Being Single For the First Time Since I Was 13 - Part 1

It would be all too easy to blame my serial dating on my parents' very messy, very public divorce. It would be all too easy to cite an over-generalizing quote by Sigmund Freud concerning paternal issues. It would be all too easy to overanalyze my situation and claim that, in my relationships, I look for the love that my parents, after twenty-seven years of marriage, let go of. It would be easy, but it would also be unfair and just plain wrong. After all, when I met my first boyfriend, Michael Negie of Donna Klein Jewish Academy, I was only five-years-old and my family still went on vacations to Club Med together and ate dinner promptly at 6 o'clock each night. No, this obsession, this addiction, seems to be something innate inside of me. Being in a relationship is, if nothing else, my natural state—it's what feels comfortable to me. For the first time since I was thirteen, I am actively fighting against this.  At 19 years old, I am single and I am terrified.
 

 
My first boyfriend might have been Michael Negie (he was also, technically, my first husband—we got married on the playground. The bride wore Gymboree and the groom wore Baby Gap), but my first relationship was with Jeff Alden. We began dating in the winter of eighth grade, our relationship consummating at the Annual Eighth Grade Winter Dance and developing into a sweet, innocent connection. Our mothers would drive us to the movie theatre and we would blissfully hold hands. We would ride our bikes to each other's homes and sit across the room from one another, petrified to touch the other one. Sometimes, if we were feeling particularly confident, we would engage in the kind of kiss that is typically reserved for PG movies or television shows on The Disney Channel. It was all sweet fun. We said "I love you" without any concern for the gravity of those three little words. We had no concern for anything. I was actually the one to end things with Jeff. I broke up with him the summer before entering high school—"I want to be single in high school," I remember telling him. "I want to be able to go out with my friends and not have to worry about having a boyfriend." I was certainly lying to him, but I don't remember if I was lying to myself as well—I don't remember if this is something I actually believed or if I just wanted to be with someone fresh, someone new.


 
It became very clear very early on that being single in high school was not in the cards for me. The first day of my freshman year I locked eyes with a boy two years my senior. "I must meet him," I told my friends. I didn't know anything about him—not that his name was Jake Giorgio, not that he drove a shiny red car without a single concern for speed limits, not that he did not have a single concern for any limits, and not that he would break my heart in a way I wasn't aware it was capable of breaking.
 
I met Jake formally at the Homecoming Dance, which, at the time, felt like the most important event in the world.

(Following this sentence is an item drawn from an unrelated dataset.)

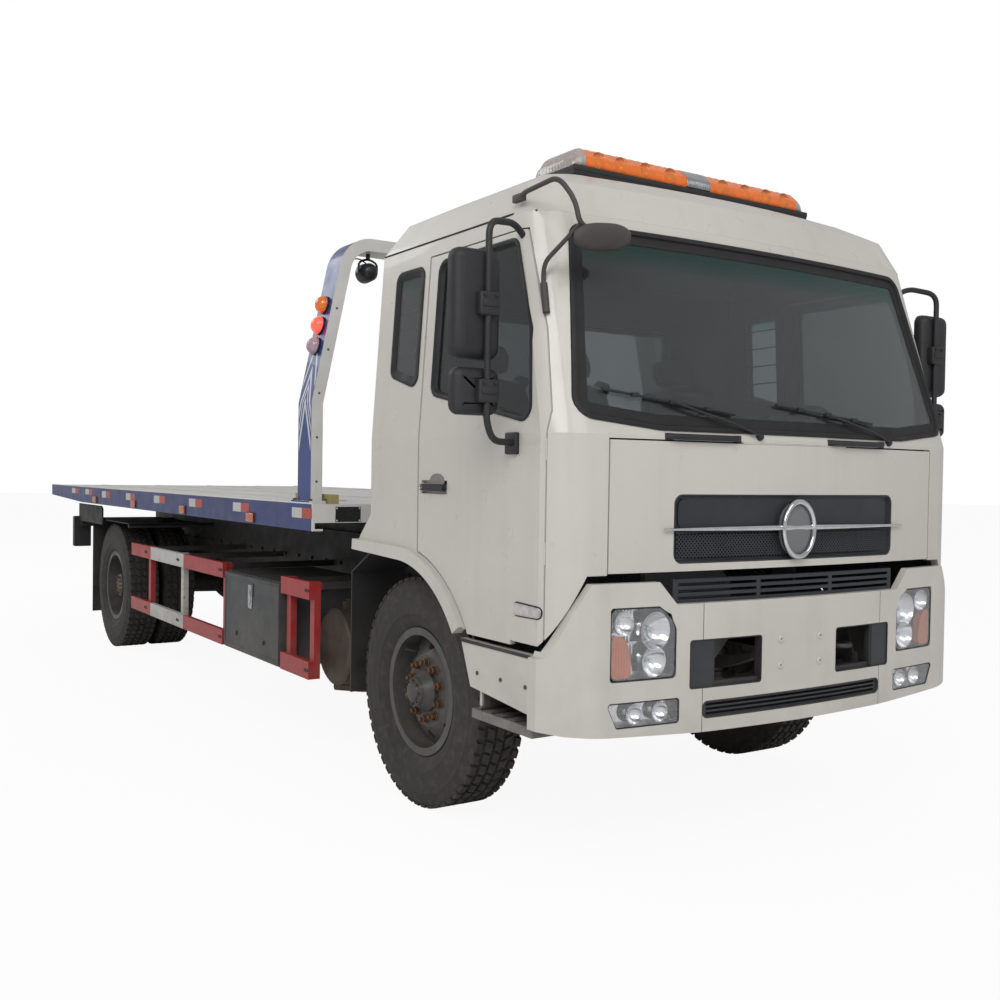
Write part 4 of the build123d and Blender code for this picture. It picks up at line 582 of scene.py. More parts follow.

At the time, I was having difficulty adjusting to high school—my group of friends had shifted, my father had recently moved out, and I was having difficulty in my classes, but when Jake asked me to slow dance, all of that faded away into oblivion. All that mattered was the way his arm felt draped around my waist. After the dance we began seeing each other daily, much to my mother's concern. She did not approve of her youngest child dating someone older and, somehow, her disapproval made our relationship seem more significant. I felt like we were part of some great love story—the two teenagers who had to sneak out in the middle of the night to steal kisses from one another.
 
Jake was the first person I fell in love with. His was the first body I got to know as well as my own. His was the first brain I got to know as well as my own. Everything that happened with Jake was incredibly intense; from our first passionate kiss in his shiny red car to our first passionate fight in his bedroom. Our relationship ended just as it began—fast. One moment we were lying in his bed, holding hands and sharing secrets. The next moment I was finding out that he cheated on me and sobbing my eyes out in the way that you can only after your very first heartbreak. I remember blaming myself for him cheating on me. I felt that had I been prettier or smarter or funnier than he would not have felt the necessity to stick his tongue down the throat of another girl. It would take years for me to realize that his actions were a result of something within him, not anything having to do with me. There is that idiom about how it's "better to have loved and to have lost than never to have loved at all" and, while I generally agree with the idea that it's better to feel pain than no emotion; it's better to have heartbreak than complete numbness, I often wonder if my life and my views on relationships would be better had I not fallen so deeply in love with this boy who had a penchant for getting high in his attic alone (this made we want to save him) and ignoring me (this made me want to be better for him). Perhaps I would not be so dependent on having a romantic relationship in my life had my first serious one not been so complex, but, alas, it was and, alas, I am.